El loco y el viejo
Aparte de compartir abrazos, risas o lo que se tercie con nuestras familias, muchos también aprovechamos la Navidad para reencontrarnos con amigos. La tradicional cena de mi grupo del colegio –mi núcleo duro– nos sirvió para saber qué pasa en nuestras vidas, nos veamos más o menos. Y también para intentar solucionar los problemas del mundo (incluidos los políticos y los futbolísticos), así como para disfrutar de nuestro peculiar Amigo Invisible, con intercambio de regalos. Esa noche eché de menos a Ignacio, que ya nunca ocupará una silla pero siempre tendrá un hueco, y a varios a los que les resultó imposible venir.
Fue el caso de Jaime, el loco, que está estudiando fuera y no llegaba hasta un día después. Creo que el apodo le viene de la época de la universidad, cuando se encerraba en sus libros y apuntes, pero luego él se ha ido ganando que cariñosamente sigamos llamándolo así. Inteligente y trabajador, logró entrar en un programa rotatorio en la rama financiera de una de las mayores empresas del mundo. No sé si en París, Zúrich o Nueva York, decidió que aquello no era lo suyo y que quería reconducir su carrera hacia la economía del desarrollo. Empezó a ahorrar cada céntimo que ganaba y, robándose horas de sueño, postuló a las mejores universidades.

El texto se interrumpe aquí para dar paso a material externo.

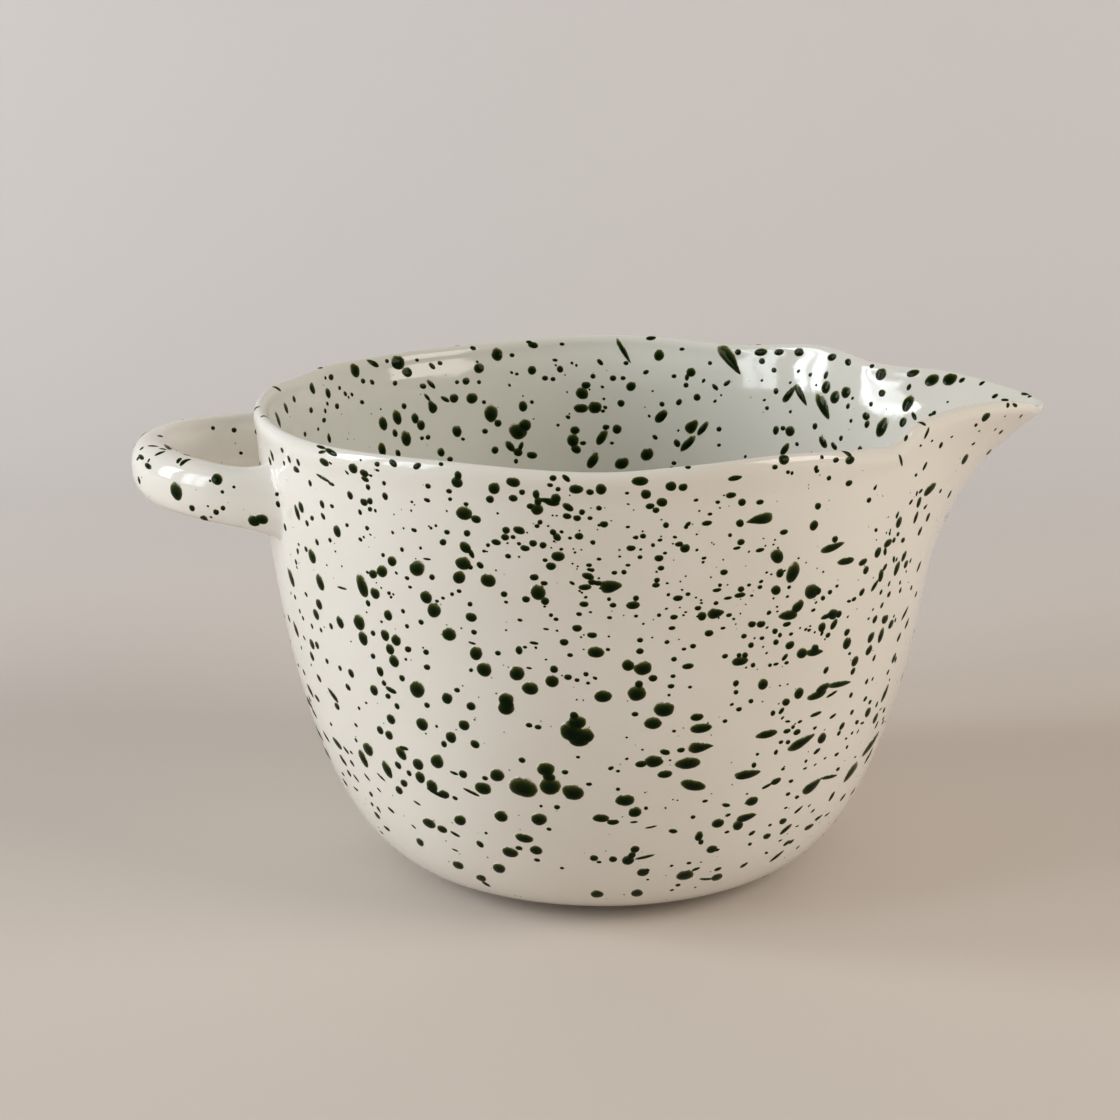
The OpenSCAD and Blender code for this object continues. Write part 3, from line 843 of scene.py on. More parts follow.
# %% Smaller drops on the rim and on the left
small_rim = [
    (277, 388, 12, 3, -15), (294, 399, 4, 7), (286, 408, 11, 5, -70), (278, 419, 17, 6, -62),
    (311, 410, 5, 6), (305, 434, 4, 5), (331, 452, 16, 5, -30), (321, 447, 12, 3, -25),
    (322, 452, 9, 3, 5),
    (324, 462, 12, 7), (323, 478, 18, 3, -22), (353, 468, 10, 11), (364, 473, 10, 7),
    (365, 479, 9, 5), (377, 464, 6, 5), (393, 463, 10, 6, -45), (417, 466, 9, 6, 30),
    (441, 464, 5, 4), (450, 459, 6, 5), (256, 408, 9, 3, 25), (264, 416, 9, 2, -5),
    (272, 455, 4, 12), (270, 461, 4, 10), (282, 450, 4, 6), (289, 459, 4, 8), (298, 462, 4, 8),
    (284, 463, 3, 5), (260, 464, 3, 8, 55), (566, 478, 10, 5, -45), (553, 478, 7, 6),
    (550, 485, 6, 4), (558, 489, 5, 5), (590, 492, 8, 6), (688, 467, 6, 4), (775, 467, 6, 5),
    (788, 472, 4, 4), (792, 473, 3, 4), (816, 468, 4, 6), (822, 457, 4, 4), (836, 460, 7, 5),
    (829, 478, 5, 5), (901, 460, 14, 3, -65), (906, 438, 3, 8), (922, 423, 10, 3, -20),
    (927, 433, 3, 13), (925, 466, 10, 3, 60), (941, 445, 4, 7, 70), (916, 475, 4, 3),
    (970, 479, 4, 3)]
small_left = [
    (310, 483, 4, 7), (368, 487, 5, 6), (384, 483, 4, 5), (350, 495, 6, 9), (385, 496, 6, 8),
    (364, 502, 9, 7), (370, 501, 6, 7), (370, 509, 5, 5), (360, 512, 4, 6), (322, 504, 5, 9),
    (332, 506, 5, 4), (323, 516, 4, 8, -60), (312, 518, 5, 5), (307, 523, 4, 7), (285, 527, 4, 8),
    (278, 504, 4, 7), (277, 494, 4, 4), (347, 525, 4, 4), (367, 528, 4, 5), (414, 530, 6, 4),
    (317, 542, 4, 7), (330, 540, 4, 5), (306, 549, 4, 6), (296, 562, 3, 6), (295, 597, 3, 5),
    (383, 555, 4, 4), (342, 588, 12, 2, -8), (389, 593, 4, 4), (391, 597, 3, 3), (407, 578, 5, 4),
    (410, 587, 4, 3), (403, 611, 4, 5), (407, 626, 4, 5), (421, 622, 5, 6, -45), (331, 626, 4, 7),
    (321, 630, 3, 5), (312, 626, 3, 6), (303, 618, 3, 5), (296, 629, 5, 17), (289, 618, 3, 9),
    (312, 644, 6, 11), (317, 645, 5, 8), (312, 656, 5, 10), (327, 661, 4, 6), (340, 668, 4, 6),
    (351, 673, 6, 10), (373, 633, 5, 6), (373, 656, 5, 6), (319, 678, 9, 4, -60), (304, 672, 3, 7),
    (348, 687, 8, 5, -55), (384, 683, 6, 5, -60), (391, 690, 13, 5, -25), (388, 696, 6, 6),
    (408, 649, 7, 7), (426, 652, 6, 6), (427, 667, 7, 6), (402, 678, 6, 7), (310, 690, 16, 4, -60),
    (333, 695, 18, 5, -48), (302, 690, 14, 3, -65), (317, 698, 9, 4, -50), (337, 706, 8, 6, -60),
    (397, 706, 5, 7), (427, 705, 6, 6), (359, 708, 3, 4), (391, 719, 9, 11), (380, 730, 7, 9),
    (389, 735, 8, 10), (444, 744, 6, 7), (356, 740, 3, 5), (356, 725, 5, 3, -50), (331, 724, 3, 4),
    (314, 712, 14, 3, -60), (309, 715, 16, 3, -65), (326, 736, 14, 3, -55), (319, 732, 20, 3, -55),
    (337, 743, 16, 6, -48), (346, 750, 10, 3, -50), (327, 752, 18, 5, -55), (343, 760, 14, 4, -55),
    (349, 773, 8, 4, -60), (345, 782, 10, 4, -60), (356, 778, 10, 2, -50), (367, 777, 10, 2, -50),
    (381, 777, 12, 2, -40), (398, 765, 6, 9, -60), (409, 773, 5, 7), (436, 793, 22, 4, -25),
    (455, 798, 6, 4, -25), (371, 794, 4, 6), (372, 804, 3, 5), (377, 815, 9, 5, -60),
    (391, 810, 9, 3, -40), (417, 803, 9, 2, -30), (454, 773, 9, 3, -20), (455, 834, 11, 3, -27),
    (455, 850, 7, 2, -20), (480, 844, 9, 6, -50), (486, 833, 3, 3), (486, 884, 10, 4, -40),
    (471, 792, 18, 3, -25)]
print(len(small_rim) + len(small_left), "smaller drops on the rim and the left")

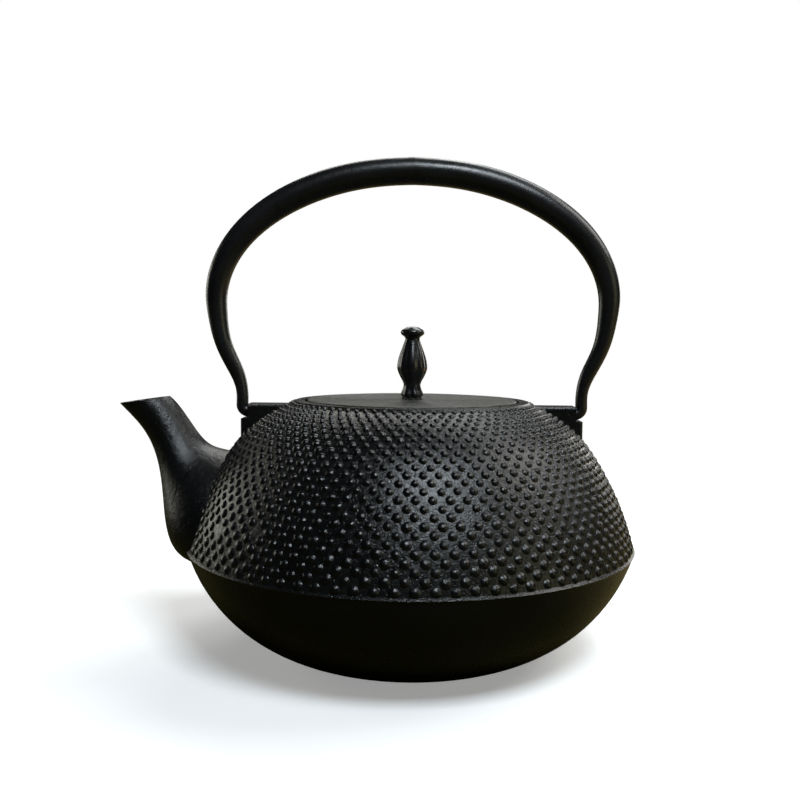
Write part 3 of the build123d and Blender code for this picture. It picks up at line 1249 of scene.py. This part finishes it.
@dataclass
class Studio:
    """The floor, the backdrop light, the lamps and the camera.

    Attributes:
        eye: the camera's place.
        tilt: how far the camera looks down, in radians.
        roll: how far the camera is turned about its own axis, in radians.
        lens: focal length in millimetres.
        shift: sideways shift of the picture.
        sensor: width of the camera's sensor in millimetres.
        sky: brightness of the surrounding light.
        sky_colour: colour of the surrounding light.
        floor_half: half the width of the floor.
    """

    eye: tuple[float, float, float] = (0.0, -0.388, 0.1331)
    tilt: float = 0.0686
    roll: float = 0.0103
    lens: float = 40.56
    shift: float = -0.0149
    sensor: float = 36.0
    sky: float = 0.012
    sky_colour: Colour = (0.92, 0.96, 1.0)
    floor_half: float = 6.0

    def build_camera(self) -> None:
        """Sets up the camera and makes it the scene's camera."""
        camera = bpy.data.cameras.new("studio_camera")
        camera.lens = self.lens
        camera.sensor_width = self.sensor
        camera.shift_x = self.shift
        camera.clip_start = 0.01
        camera.clip_end = 50.0
        holder = bpy.data.objects.new("studio_camera", camera)
        upright = Matrix.Rotation(math.pi / 2 - self.tilt, 4, "X")
        holder.matrix_world = (
            Matrix.Translation(self.eye) @ upright @ Matrix.Rotation(self.roll, 4, "Z")
        )
        bpy.context.scene.collection.objects.link(holder)
        bpy.context.scene.camera = holder

    def build_floor(self) -> None:
        """Lays a wide, flat, pale floor, which fades into the backdrop."""
        bm = bmesh.new()
        bmesh.ops.create_grid(bm, x_segments=1, y_segments=1, size=1.0)
        widen = Matrix.Diagonal((self.floor_half, self.floor_half, 1.0, 1.0))
        bmesh.ops.transform(bm, matrix=widen, verts=bm.verts)
        floor = finish_mesh(bm, "studio_floor", smooth=False)
        dress(floor, STUDIO_FLOOR.build())

    def build_sky(self) -> None:
        """Shows a white backdrop, and lights the iron with a much dimmer sky."""
        world = bpy.data.worlds.new("studio_sky")
        bpy.context.scene.world = world
        world.use_nodes = True
        tree = world.node_tree
        tree.nodes.clear()
        output = tree.nodes.new("ShaderNodeOutputWorld")
        seen = tree.nodes.new("ShaderNodeBackground")
        seen.inputs["Color"].default_value = WHITE
        seen.inputs["Strength"].default_value = 1.0
        around = tree.nodes.new("ShaderNodeBackground")
        around.inputs["Color"].default_value = opaque(self.sky_colour)
        around.inputs["Strength"].default_value = self.sky
        ray = tree.nodes.new("ShaderNodeLightPath")
        mix = tree.nodes.new("ShaderNodeMixShader")
        link(tree, ray.outputs["Is Camera Ray"], mix.inputs[0])
        link(tree, around.outputs[0], mix.inputs[1])
        link(tree, seen.outputs[0], mix.inputs[2])
        link(tree, mix.outputs[0], output.inputs["Surface"])

    def build(self) -> None:
        """Builds the whole studio."""
        self.build_camera()
        self.build_floor()
        self.build_sky()
        heart = (0.0, 0.0, 0.08)
        for light in (
            SoftLight("window", (0.24, -0.74, 1.07), heart, (0.46, 0.38), 12.5, (0.84, 0.93, 1.0)),
            SoftLight("right_panel", (0.93, 0.08, 0.92), heart, (0.6, 0.6), 6.5, (1.0, 1.0, 0.95)),
            SoftLight("back_right", (0.35, 0.61, 1.12), heart, (0.6, 0.5), 4.8, (0.96, 0.99, 1.0)),
            SoftLight("back_panel", (-0.1, 0.93, 0.92), heart, (0.6, 0.5), 3.2, (1.0, 1.0, 0.94)),
            SoftLight("low_right", (1.07, -0.62, 0.30), heart, (0.6, 0.5), 1.1, (1.0, 0.95, 0.6)),
            SoftLight("low_left", (-1.07, 0.62, 0.30), heart, (0.6, 0.5), 2.8, (1.0, 0.99, 0.88)),
            SoftLight("low_back", (0.62, 1.07, 0.30), heart, (0.6, 0.5), 2.3, (1.0, 0.97, 0.9)),
        ):
            light.build()
        bpy.context.scene.view_settings.view_transform = "Standard"


# ---------------------------------------------------------------- the whole kettle


def main() -> None:
    """Builds the finishes, dresses the CAD nodes and adds the detailed pieces."""
    logging.basicConfig(level=logging.INFO, format="%(name)s: %(message)s")
    shelf = EffectShelf()
    body = BODY_IRON.build(shelf)
    dress_node("kettle_body", body)
    LOG.info("kettle_body dressed in %s", body.name)
    grainy = SPOUT_IRON.build(shelf)
    for node in ("spout", "handle_lug_left", "handle_lug_right"):
        dress_node(node, grainy)
        LOG.info("%s dressed in %s", node, grainy.name)
    handle = HANDLE_IRON.build(shelf)
    dress_node("handle", handle)
    LOG.info("handle dressed in %s", handle.name)
    lid = LID_IRON.build(shelf)
    for node in ("knob_seat", "knob_washer"):
        dress_node(node, lid)
        LOG.info("%s dressed in %s", node, lid.name)
    for piece in HobnailBelt().build(HOBNAIL_IRON_PAINTED_SHADE.build(shelf)):
        LOG.info("%s: %d faces", piece.name, len(piece.data.polygons))
    for piece in (DishedLid().build(lid), BudKnob().build(KNOB_IRON.build(shelf))):
        LOG.info("%s: %d faces", piece.name, len(piece.data.polygons))
    Studio().build()


if __name__ == "__main__":
    main()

Hoy cursa el segundo año de un máster en la escuela de Asuntos Internacionales y Públicos de Columbia (Nueva York) y, gracias a sus resultados, está becado; no sabe dónde estará en unos meses, pero será en algún país empobrecido en el que pueda ayudar a la gente a labrarse un futuro más próspero. Me lo contó tomando un café el mismo día 24, en una de esas raras ocasiones en las que pisa Madrid.
Jaime fue un valiente, un loco que abandonó el sendero fácil, quiso potenciar sus talentos para darse a los demás. Y siempre voy a sentir especial admiración por las personas que, como él, deciden gastar su vida allí donde se ven más necesarios. Me ocurre lo mismo con Borja, otro amigo del colegio, que entró en la Compañía de Jesús con 21 años. Desde pequeño tiene un mechón blanco que le valió el sobrenombre de viejo, pero nunca ha perdido la jovialidad del niño más simpático del mundo y contagia alegría a su alrededor –ahora, en un colegio en Bilbao–. Con él no he conseguido tomarme un café esta Navidad, pero nos lo debemos, ¿eh?